Chenoweth, who is a member of the Chippewa Cree Tribe, has also been spending time in Havre classrooms, looking at the resources now used at each grade level to teach Indian culture. She is trying to identify more resources, and in some cases, more appropriate resources.

"To just study Indians is kind of hard because there's so many different tribes, and different tribes believe different things," she said. The thing to avoid, she said, are materials that lump them all together.

Chenoweth said that if a class has children from five different tribes, she wants to make sure the teacher has been given the basic knowledge and materials to be able to teach about those tribes.

"The teachers are just very, very supportive," Chenoweth said. "We want to get away from the stereotype, and for all the students to know that there are Indians still today" who have their own traditions and customs.

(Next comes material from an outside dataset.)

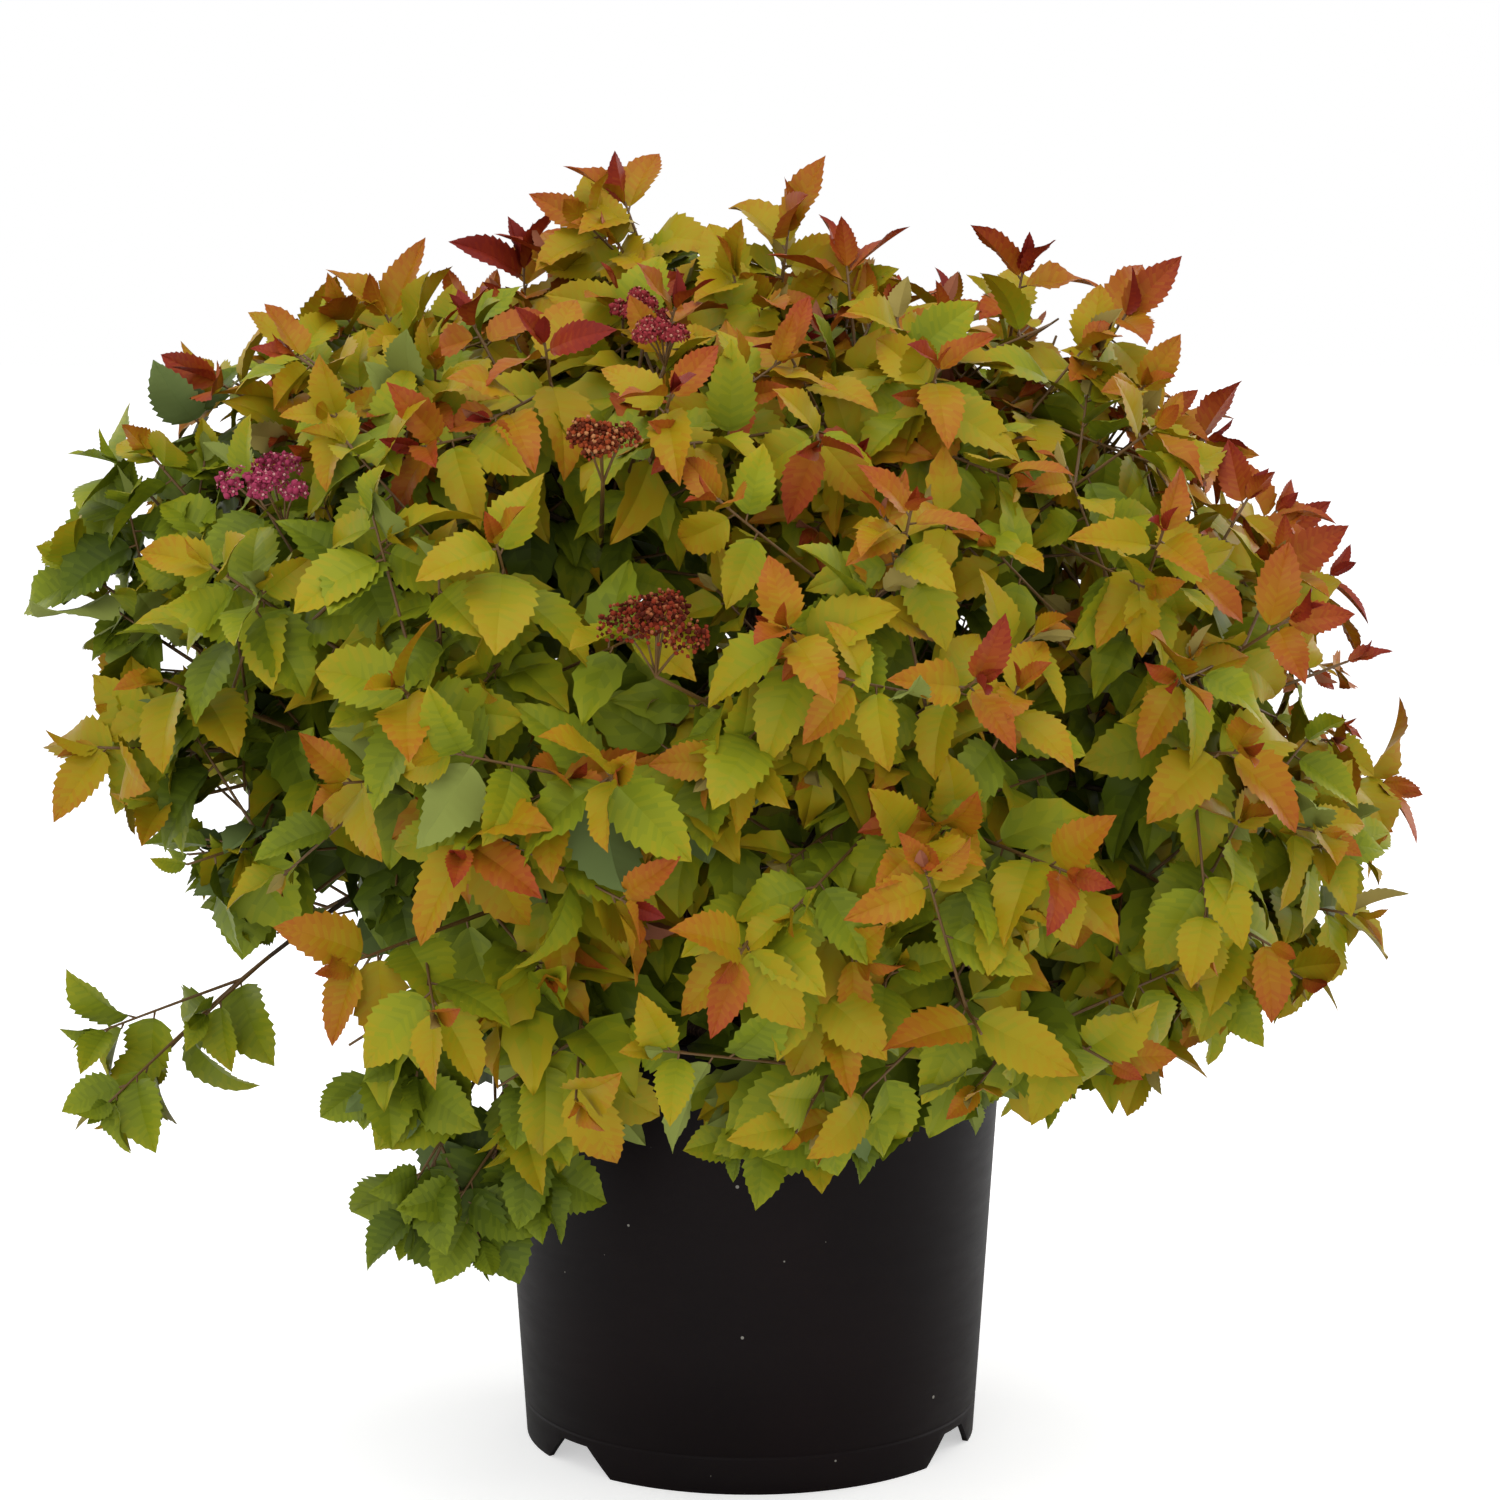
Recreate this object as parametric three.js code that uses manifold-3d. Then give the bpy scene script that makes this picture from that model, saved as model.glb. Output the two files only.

Chenoweth said she will probably be doing the research phase of her job until the first of the year. Then she'll start organizing the different curriculum models she has collected, and working with other resource people to draft an Indian education policy that state law requires all school boards to put in place.

Eventually she will help the district draft a curriculum.

"When we're all done with this we'll have a curriculum ... that includes Native American studies," Chenoweth said. "Hopefully we'll have the best one in the state."

But before the district can begin teaching the students, it will start teaching the teachers by bringing in experts to give workshops about Indian education.

HPS assistant superintendent Dennis Parman, who is director of the district's American Indian education program, said he wants to focus on two areas of professional development for teachers: one to give teachers better background in teaching American Indian students, and one to insure accuracy of curriculum content that deals with American Indians.

Parman said the district will be reviewing its social studies curriculum next year as part of an ongoing review of all of its subject areas, and that the curriculum can be changed then to incorporate the Native American materials.

"Social studies is really a primary subject where the issues related to Native Americans occur," he said, and those issues are especially relevant in Havre.

"Somewhere around 20 percent of our student population is American Indian students," Parman said. "That's a primary cultural factor within our schools."

Parman said the revised social studies curriculum should be ready for the 2005-2006 school year.

Chenoweth said she does not want the new material to be a burden, or just one more thing teachers have to fit in. Rather, she wants the material to be integrated into the normal social studies curriculum, because the Indians themselves are part of history, not just a footnote.

"When you teach Montana history, the Indians are just there," she said.

Many history classes do teach about Indians, but often it is part of a separate unit rather than being integrated, she said.

Chenoweth also emphasized that goal of the curriculum is to teach all children, not just Indians.

"All children will benefit from this, not just Native American children," she said. "We're going to learn about each other and hopefully get along better."

Indian education is not just an elective for school districts: It's the law. A state law passed in 1999 entitled "Indian Education for All" requires school districts to review their curricula "to ensure the inclusion of the distinct and unique cultural heritage of the American Indians." It also requires the school board to pass a written policy incorporating Indian culture into district education goals.

The law contains a list of social studies standards for grades four, eight and 12. Fourth graders, for example, should be able to identify characteristics of the Montana tribes and other cultural groups in the state and to identify leaders in all levels of government, including tribal.

"Out at Rocky Boy probably everybody knows who Alvin Windy Boy is, and they should know that here too," Chenoweth said, adding that tribal government is often not covered in government classes. Alvin Windy Boy is the tribal chair of the Chippewa Cree tribe.

Standards for eighth-graders include being able to identify "the significance of tribal sovereignty and Montana tribal governments' relationship to local, state and federal governments," to explain some different ways that historical events like the American Revolution and the Battle of the Little Big Horn can be interpreted, and to discuss tensions between racial and ethnic groups in Montana and beyond.

The law says 12th-graders should, among other things, be able to analyze contemporary tribal issues like gambling, natural resources and language, and to discuss "the conflicts resulting from cultural assimilation and cultural preservation among various ethnic and racial groups in Montana, the United States and the world."

There are also a smaller set of benchmarks for the arts, and there is also a provision for American Indian language.

Chenoweth said only a handful of districts in the state have complied with the law so far, so HPS is ahead of the game.

"There's just so much to this job and it's just starting, and I don't know where it's going to go. But when this is all finished, what we will have done is implemented a law of the state of Montana. We as a community should be really proud of the fact that we are working on this and embracing it."